Note that this is probably one to two orders of magnitude more generous than what could actually be realized with current technology. So the answer is NO, with modern technology we could not store an optical photon in a high finesse cavity for days.

In principle, with better mirrors coatings and mirror surface we could hold a photon for longer, but it is hard to imagine storage on the timescale of days.

Answer 4

It was many times discussed here that the interaction between a photon and a mirror always is accompanied by the pressure of the photons momentum to the mirror. Or the mirror moves back, or some amount of the energy gets dissipated into inner vibrations (this is a local movement of a part of the mirror with fooling vibrations).

The re-emission (as Bill states) of the photon happens with a lower among of energy. The photon gets redshifted and that is why the EM radiation goes very fast redshifted and “heats” at the end the mirrors.

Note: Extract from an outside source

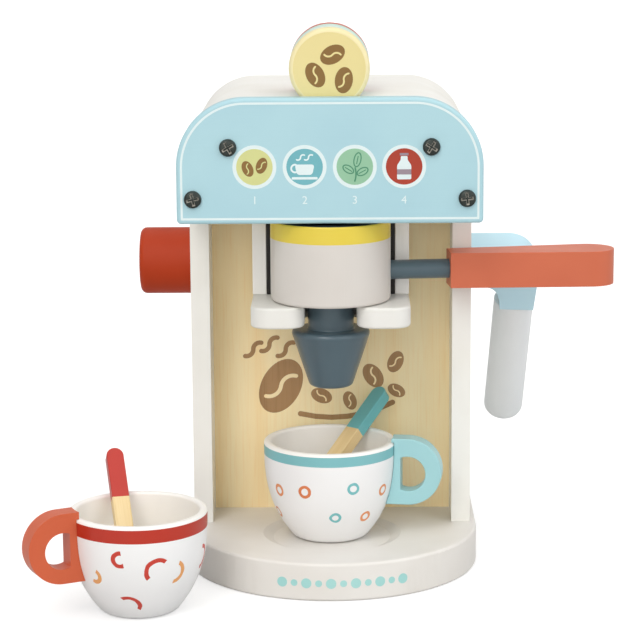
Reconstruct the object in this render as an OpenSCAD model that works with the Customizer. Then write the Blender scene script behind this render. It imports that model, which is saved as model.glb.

All predictions or statements about perfect mirrors will violate the second law of thermodynamics.

Answer 5

In principle if you can arrange a medium geometry such that your mirrors are in a perfect internal reflection geometry path, the only source of losses will be the internal scattering and absorption from the medium

if you want the propagating medium to be the vacuum, you are forced to rely on reflective mirror surfaces. The LIGO interferometers rely on extremely precise (and expensive) mirrors that can bounce photons a mean number of reflections of around 400 times before being scattered. This is the current state-of-the-art in reflection quality, at least that I am aware

Then there are so called "perfect dielectric mirrors" which I'm not acquainted with, so I can't tell about their shortcomings

Answer 6

Photons don’t bounce. They can be transmitted, scattered or absorbed. What looks like bouncing is a photon being absorbed and a new one being emitted. The new photon is emitted in a random direction and the odds of it coming directly back are very low. So even if both mirrors were perfectly aligned you would never get an infinite bounce. You’ll be lucky to get one so called bounce.